As an student and admirer of genre fiction (not really a “fan” and certainly not a “scholar” of it) I went through a phase in adolescence of reading some comic books (not too different than the “Doc Savage” novels I loved). This was before the great revolution in comic books that has driven them further into a world that has required us to think of them differently and to describe them differently–as graphic novels.
I remember that The Hulk was also a television series starring Lou Ferrigno and Bill Bixby as the Hulk and David Banner respectively (I even remember the dispute about name David Banner, Bruce Banner, David Bruce Banner). What I admired about the comic book and the television series was Banner’s genuine fear that when he was the Hulk that he was out of control and that he might damage (or have damaged) innocent people when under the spell.

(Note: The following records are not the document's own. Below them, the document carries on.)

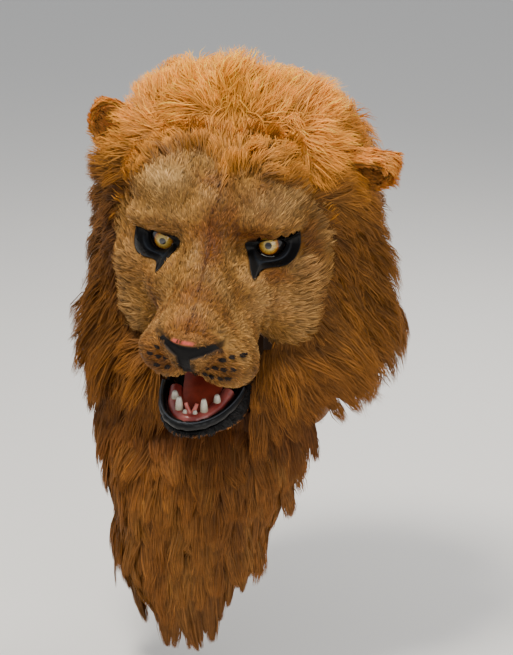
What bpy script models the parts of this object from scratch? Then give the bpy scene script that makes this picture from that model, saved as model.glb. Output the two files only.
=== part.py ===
"""Lion mask: a full-head mask of a snarling lion with a deep fur mane.

The mask faces -Y, +X is the viewer's right, +Z is up, in metres.
The origin is where the inside of the crown sits on the wearer's head.
"""

import math
from collections import namedtuple

import bmesh
import bpy
import numpy as np
from mathutils import Vector

# Driving dimensions
GAP = 0.0003
HOOD_WALL = 0.005
HOOD_ROUNDING = 3.0
DOME_BASE_Z = -0.060
HOOD_TOP_Z = 0.0055
DOME_STRAIGHT_SHARE = 0.98
HOOD_HEART = Vector((0.0, 0.0, -0.150))
HOOD_TURNS = 28
HOOD_LEVELS = (0, 0.25, 0.5, 0.75, 1, 1.2, 1.4, 1.58, 1.75, 1.9)
OPENING_STEPS = 44
OPENING_SILL_X = 0.050
OPENING_SILL_Z = -0.234
OPENING_START_Y = -0.150
OPENING_DEPTH = 0.135
HAIR_TOP_Z = 0.060
HAIR_ROUNDING = 2.3
HAIR_DOME = 0.75
HAIR_STANDOFF = 0.0054
FACE_WALL = 0.004
FACE_HEART = Vector((0.0, -0.020, -0.130))
FACE_COLUMNS = 24
FACE_ROWS = 18
FACE_CENTRE_Z = -0.125
MELT = 0.015
CAST_NEAR = 0.030
CAST_FAR = 0.260
CAST_STEPS = 93
CAST_HALVINGS = 14
EYE_RADIUS = 0.0185
EYE_CENTRE = Vector((0.0575, -0.0815, -0.106))
EYE_TURN = math.radians(16)
EYE_SEGMENTS = 14
EYE_RINGS = 8
EYE_HOLE_BACK = 0.03
EYE_HOLE_RUN = 0.09
LID_WALL = 0.003
LID_STEPS = 24
LID_ROWS = (0, 0.3, 0.65, 1)
LID_POINTEDNESS = 1.25
NOSE_DEPTH = 0.007
NOSE_SEAT = 0.0016
NOSE_ROWS = 7
NOSE_COLUMNS = 8
NOSE_TOP_Z = -0.172
NOSE_HEIGHT = 0.046
NOSE_BOW = 0.006
NOSE_AIM_Y = -0.215
NOSE_THIN_EDGE = 0.2
NOSE_SQUARENESS = 3
NOSE_SWELL_START = 0.12
NOSE_SWELL_RUN = 0.80
JAW_WALL = 0.004
JAW_STEPS = 14
JAW_CROWDING = 0.5
RAIL_STEP = 0.02
JAW_ROWS = 7
JAW_FULLNESS = 0.85
JAW_SAG = 0.36
CHIN_SPREAD = 1.04
CHIN_FORWARD = 0.002
UNDER_SPREAD = 0.72
UNDER_REACH = 0.045
UNDER_DROP = 0.004
ROOT_SPREAD = 0.9
LIP_RADIUS = 0.0072
LIP_SEAT = 0.0019
LIP_INSET = 0.002
LIP_TURN = 1.36
LIP_STEPS = 21
TUBE_RESOLUTION = 2
LINER_WALL = 0.002
EAR_WALL = 0.004
EAR_STEPS = 9
EAR_ROOT = -0.55
EAR_TAPER = 2.4
EAR_TIP_HALF = 0.02
EAR_FLATTENING = 0.45
EAR_PRESS_REACH = 0.074
EAR_PRESS_FADE = 0.030
EAR_BARE_REACH = 0.030
PRESSED_HAIR = 0.006
SEAT_FROM = 30
SEAT_TO = 150
SEAT_COLUMNS = 25
SEAT_LOW = 0.55
SEAT_HIGH = 1.75
SEAT_ROWS = 17
GUM_INSET = 0.0150
GUM_LIFT = 0.004
GUM_RADIUS = 0.0058
GUM_TURN = 1.25
GUM_STEPS = 17
TOOTH_SEAT = 0.0008
TOOTH_ROWS = 5
TOOTH_SIDES = 8
TOOTH_NECK = 0.08
TOOTH_POINT = 0.93
TOOTH_TAPER = 2.2
TOOTH_UPRIGHT = 0.85
THROAT_HALF_WIDTH = 0.0225
THROAT_NARROWING = 0.0125
THROAT_TOP_Y = -0.118
THROAT_SLOPE = 0.0705
THROAT_HOLLOW = 0.006
THROAT_TOP_Z = -0.220
THROAT_LOW_Z = -0.2745
THROAT_BEND = 1.4
THROAT_STEPS = 6
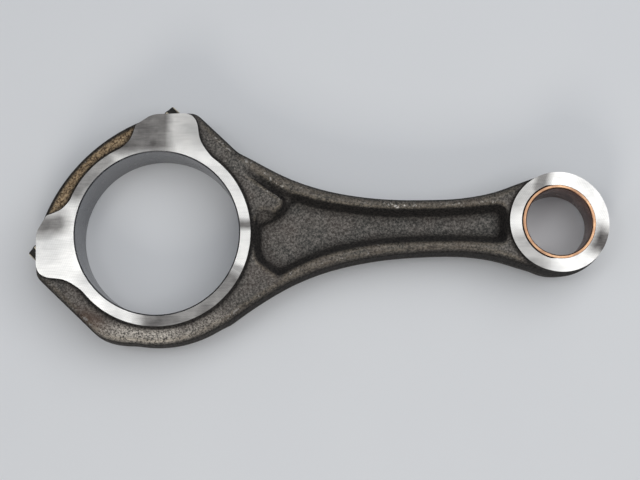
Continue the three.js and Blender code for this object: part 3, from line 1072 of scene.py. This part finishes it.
def thread():
    """A threaded rod from the bolt's tip to the end of its thread."""
    shape = bmesh.new()
    turns = math.ceil((THREAD_END - BOLT_TIP) / PITCH) + 2
    start = BOLT_TIP - PITCH
    heights = [start + i * PITCH / 2 for i in range(2 * turns)]
    zigzag = [shape.verts.new(((THREAD_ROOT, THREAD_R)[i % 2], 0, z)) for i, z in enumerate(heights)]
    edges = [shape.edges.new(pair) for pair in zip(zigzag, zigzag[1:])]
    rise = (0, 0, PITCH / BOLT_STEPS)
    spin = {"cent": (0, 0, 0), "axis": (0, 0, 1), "dvec": rise, "angle": 2 * math.pi, "steps": BOLT_STEPS}
    bmesh.ops.spin(shape, geom=zigzag + edges, use_merge=False, **spin)
    bmesh.ops.remove_doubles(shape, verts=shape.verts, dist=0.01)
    sliced(shape, (0, 0, BOLT_TIP + 1), (0, 0, -1))
    sliced(shape, (0, 0, THREAD_END), (0, 0, 1))
    bmesh.ops.recalc_face_normals(shape, faces=shape.faces)
    return shape


def stem():
    """The tip, core, waist, shank and flange as one spun profile."""
    seat = BOLT_SEAT + SEAT_GAP
    rim = seat + FLANGE_RIM
    profile = [(0, BOLT_TIP), (3.6, BOLT_TIP), (THREAD_ROOT, BOLT_TIP + 0.8)]
    profile += [(THREAD_ROOT - 0.15, THREAD_END - 0.5), (WAIST_R, THREAD_END + 0.8), (WAIST_R, WAIST_END)]
    profile += [(SHANK_R, WAIST_END + 1), (SHANK_R, seat), (FLANGE_R - FLANGE_EDGE, seat)]
    profile += [(FLANGE_R, seat + FLANGE_EDGE), (FLANGE_R, rim - FLANGE_EDGE), (FLANGE_R - FLANGE_EDGE, rim)]
    profile += [(HEAD_R + 0.3, HEAD_FOOT), (0, HEAD_FOOT)]
    shape = bmesh.new()
    corners = [shape.verts.new((r, 0, z)) for r, z in profile]
    edges = [shape.edges.new(pair) for pair in zip(corners, corners[1:])]
    full_spin(shape, corners + edges, (0, 0, 0), BOLT_STEPS)
    bmesh.ops.recalc_face_normals(shape, faces=shape.faces)
    return shape


# %% [markdown]
# The head starts as a circle, whose points are pulled in towards the axis by a cosine with six waves.
# It is extruded, and its top is inset and raised twice for a rounded edge.

# %% Bolt head
def head():
    low = BOLT_SEAT + SEAT_GAP + FLANGE_RIM
    shape = bmesh.new()
    at = Matrix.Translation((0, 0, low))
    bmesh.ops.create_circle(shape, cap_ends=True, segments=HEAD_STEPS, radius=1, matrix=at)
    for vert in shape.verts:
        around = math.atan2(vert.co.y, vert.co.x)
        reach = HEAD_R - LOBE_DEPTH * (1 + math.cos(LOBES * around)) / 2
        vert.co.xy = vert.co.xy.normalized() * reach
    grown = bmesh.ops.extrude_face_region(shape, geom=shape.faces[:])["geom"]
    top = next(g for g in grown if isinstance(g, bmesh.types.BMFace))
    bmesh.ops.translate(shape, verts=top.verts, vec=(0, 0, HEAD_TOP - HEAD_EDGE - low))
    bmesh.ops.recalc_face_normals(shape, faces=shape.faces)
    for sideways, rise in HEAD_ROUNDING:
        lean_in(shape, top, sideways, rise)
    return shape


def rubbed_crests(mesh):
    """1 on the ridges of the lobes, the flange's rim and the thread's crests, and 0 elsewhere."""
    x, y, height = read(mesh.vertices, "co", 3).T
    radius = numpy.hypot(x, y)
    ridge = numpy.where(height > HEAD_FOOT, HEAD_R, numpy.where(height > THREAD_END, FLANGE_R, THREAD_R))
    return numpy.clip(1 - (ridge - radius) / RIDGE_DEPTH, 0, 1)


def cap_bolt(name, side, body, node):
    """One bolt, finished and put in its hole. The side is 1 for the upper ear and -1 for the lower one."""
    added = [new_object("thread", thread()), new_object("head", head())]
    bolt = combined(new_object("bolt", stem()), "UNION", *added)
    wear = rubbed_crests(bolt.data)
    bolt.data.transform(TO_BOLT @ Matrix.Translation((side * BOLT_OFFSET, 0, 0)))
    bolt.data.materials.clear()
    bolt.data.materials.append(bolt_finish)
    return finished(bolt, name, body, node, wear)


cap_bolt("upper_cap_bolt", 1, "upper_bolt", "cap_bolt_upper")
cap_bolt("lower_cap_bolt", -1, "lower_bolt", "cap_bolt_lower")

# %% [markdown]
# ## The table
# A plain pale table, with a trace of unevenness in its colour so that it doesn't look like paper cut out
# by a machine.

# %% Table
TABLE_SIZE = 8


def table_top():
    material, place, surface = new_material("table", (0.7, 0.72, 0.75, 1))
    tone = mixed(cloud(place, 120 * MM), (0.76, 0.78, 0.81, 1), (0.80, 0.82, 0.84, 1))
    feed(surface, {"Base Color": tone, "Roughness": 0.7})
    shape = bmesh.new()
    bmesh.ops.create_grid(shape, x_segments=1, y_segments=1, size=TABLE_SIZE / 2)
    mesh = bpy.data.meshes.new("table")
    shape.to_mesh(mesh)
    shape.free()
    mesh.materials.append(material)
    table = bpy.data.objects.new("table", mesh)
    scene.collection.objects.link(table)
    print("table:", TABLE_SIZE, "m")


table_top()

The idea that there is a force inside of us accessible in anger or inebriation) is ancient and common in literature (think of the struggle of the Apollonian order and the Dionysian chaos that exist in so much mythology and its internalization in battles between reason [it’s DOCTOR Banner after all] and emotion [ANGER drives the Hulk]). Its exploration in Robert Louis Stevenson’s The Strange Case of Dr. Jekyll and Mr. Hyde adds interesting elements with the notion that Jekyll is “good” and Hyde is “evil” is not something that really exists in the mythological binary. By the time one gets to Psycho the being inside of Norman Bates (Mother) is not really a good/evil struggle, it is one of sickness/health. The line from doppelgangers (exterior foils), drunks, Jekyll and Hyde, Norman and mother, to the Hulk and “possession stories” of all kinds (including The Exorcist and its progeny) is pretty clear.
The Hulk is now most familiar as a member of the Avengers and the graphical representations of him are jaw-droppingly spectacular. But, I am afraid that he is now merely a giant, indestructible hero. I have rarely been so angry that I was out of control–but I recognize the emotion and when it takes you over it may give you the strength or courage to do something you might not otherwise do–but innocent people can be hurt and your sense of “proportional response” is eradicated. I admired that sense that used to exits that you really DO NOT want to turn the Hulk loose–now we want the Hulk and his atavistic power sanitized from the possible “collateral damage” he might cause. Something has been lost in this change–it has made the Hulk more brittle, less scary, not quite as interesting–and not as human as he once was.